The lever and the second pivot plate were then loosely connected to the first plate with a piece of 2mm diameter brass rod, sandwiching the lever between them.
The rod was then cut to length using a slitting disk in the mini-drill.
You'll have noticed, I try to avoid measuring where I can - most of my bodgelling is done by eye. My apologies to those with a mechanical engineering background (eg my brother) who are probably shuddering and reaching for their micrometers at this point.
Two 2.5mm holes were then drilled in the plastic sleeper using the holes in the pivot plate as a guide.
As previously, the linking-strip was placed inside the the underside of the sleeper and the position of the holes marked and 2.5mm holes drilled.
The second pivot plate was then bolted into place.
The 2mm rod for the pivot was then soldered into place.
I used my humble 45W soldering iron for this despite the fact that its heat was quickly dissipated and hence it was difficult to get the solder to flow. I didn't want to risk melting the solder holding the balance weights on the lever by using my 75W iron.
Once the solder had set, the excess was filed off,
The web linking the two sleepers ..........
.... was then removed with a razor saw, Allowing the lever to swing freely.
The point lever assembly was now offered up to the point with the ends of the linking strips being slid into the sleepers on either side of the tie bar (you may need to open up the ends of the sleepers on your points). The position of the holes in the turnout's sleepers were marked on to the linking-strips (or drill new holes if your point doesn't already have them).
Two 2.5mm holes were drilled in the ends of the linking-strips to align with the holes in the points' sleepers. At the same time, two 2.5mm holes were drilled through the sleepers on the point lever assembly and into the linking-strips as shown below.
Bolts were fixed into the holes in the point lever sleepers ........
Similarly, the linking-strips were bolted to the holes in the points sleepers.

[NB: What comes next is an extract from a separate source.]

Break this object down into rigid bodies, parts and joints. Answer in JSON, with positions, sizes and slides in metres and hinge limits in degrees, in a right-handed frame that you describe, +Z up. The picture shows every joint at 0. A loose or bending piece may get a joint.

One end of a length of 2mm diameter brass rod was bent into a U-shape and passed through the hole in the end of the point lever
The lever and the tie-bar were put into their central positions and the other end of the brass rod cut off with around a 10mm excess. The end of the rod was then bent through 90 degrees and passed through the slot in the end of the tie-bar
The upper end of the rod was then bent again ......
..... and the lever tested.
I recognise that these levers are not entirely prototypical, but they are functional, they are relatively easy to construct and they do look more realistic than the LGB levers which I am replacing.

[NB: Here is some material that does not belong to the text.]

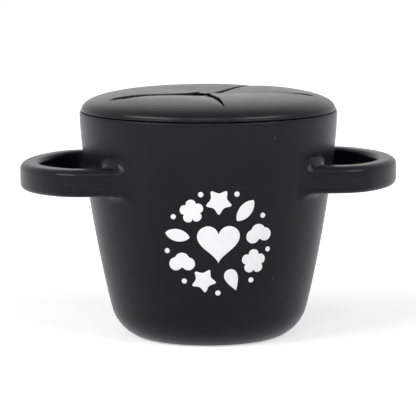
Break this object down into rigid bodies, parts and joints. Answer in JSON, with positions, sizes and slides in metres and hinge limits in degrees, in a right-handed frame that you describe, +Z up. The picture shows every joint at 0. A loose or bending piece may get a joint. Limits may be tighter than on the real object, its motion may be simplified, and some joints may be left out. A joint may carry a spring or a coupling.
{
  "type": "toddler snack cup",
  "caption": "Tapered soft silicone snack cup with two flat loop handles and a push-in domed lid that is slit into flexible petals a small hand can reach through.",
  "frame": {"origin": "centre of the foot, on the surface that the cup stands on", "axes": "+Z up along the cup's axis; +X towards the right handle as seen from the front; the front faces -Y"},
  "size_m": [0.131, 0.0894, 0.0856],
  "materials": {
    "cup_silicone": "matt black moulded silicone",
    "lid_silicone": "matt black moulded silicone",
    "white_print": "matt white ink printed on the cup's front"
  },
  "bodies": {
    "cup": {"cup_shell": "cup_silicone", "left_handle": "cup_silicone", "right_handle": "cup_silicone"},
    "lid": {"lid_ring": "lid_silicone"},
    "petal_back": {"petal_back": "lid_silicone"},
    "petal_left": {"petal_left": "lid_silicone"},
    "petal_front_left": {"petal_front_left": "lid_silicone"},
    "petal_front_right": {"petal_front_right": "lid_silicone"},
    "petal_right": {"petal_right": "lid_silicone"}
  },
  "joints": [
    {"name": "lid_lift", "type": "slide", "parent": "cup", "child": "lid", "axis": [0, 0, 1], "range_m": [0, 0.05]},
    {"name": "petal_back_bend", "type": "hinge", "parent": "lid", "child": "petal_back", "pos_m": [-0.00193, 0.03068, 0.08347], "axis": [0.998, 0.0628, 0], "range_deg": [-50, 75], "stiffness_Nm_per_rad": 0.004, "springref_deg": -2.12},
    {"name": "petal_left_bend", "type": "hinge", "parent": "lid", "child": "petal_left", "pos_m": [-0.02978, 0.00764, 0.08347], "axis": [0.2487, 0.9686, 0], "range_deg": [-50, 75], "stiffness_Nm_per_rad": 0.004, "springref_deg": -2.12},
    {"name": "petal_front_left_bend", "type": "hinge", "parent": "lid", "child": "petal_front_left", "pos_m": [-0.01647, -0.02596, 0.08347], "axis": [-0.8443, 0.5358, 0], "range_deg": [-50, 75], "stiffness_Nm_per_rad": 0.004, "springref_deg": -2.12},
    {"name": "petal_front_right_bend", "type": "hinge", "parent": "lid", "child": "petal_front_right", "pos_m": [0.0196, -0.02369, 0.08347], "axis": [-0.7705, -0.6374, 0], "range_deg": [-50, 75], "stiffness_Nm_per_rad": 0.004, "springref_deg": -2.12},
    {"name": "petal_right_bend", "type": "hinge", "parent": "lid", "child": "petal_right", "pos_m": [0.02858, 0.01132, 0.08347], "axis": [0.3681, -0.9298, 0], "range_deg": [-50, 75], "stiffness_Nm_per_rad": 0.004, "springref_deg": -2.12}
  ]
}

By shortening the distance between the pivot hole and the linkage hole
in the end of the lever it is possible to increase the amount of throw
on the lever - ie getting it to lie flat at the end of each throw.
However, I have found this prevents the point blades from being allowed to be trailed-though in the reverse direction, which is a feature I find useful. I might try experimenting with different distances between the pivot and linkage holes to see what effect this has on the operation of the points under different conditions.
Addendum
Since writing the above, I have made a few more point levers and have realised that the bolts look more realistic if they are inverted, so the nuts are on top rather than beneath the sleepers.
Washers are needed beneath the nuts at the turnout end, to stop them from sinking into the plastic.
Conclusion
As with most of my projects, these levers are a bit of a compromise between realism and practicability, but they work and, to my mind, are in keeping with narrow gauge railway practices. More importantly for me - a bodgeller - they are simple and fairly quick to make. Inevitably, one or two of them will get stepped-on when I have to cut the hedges behind the railway - but I am happy that it will not take too much effort for me to repair or completely replace any which suffer this fate.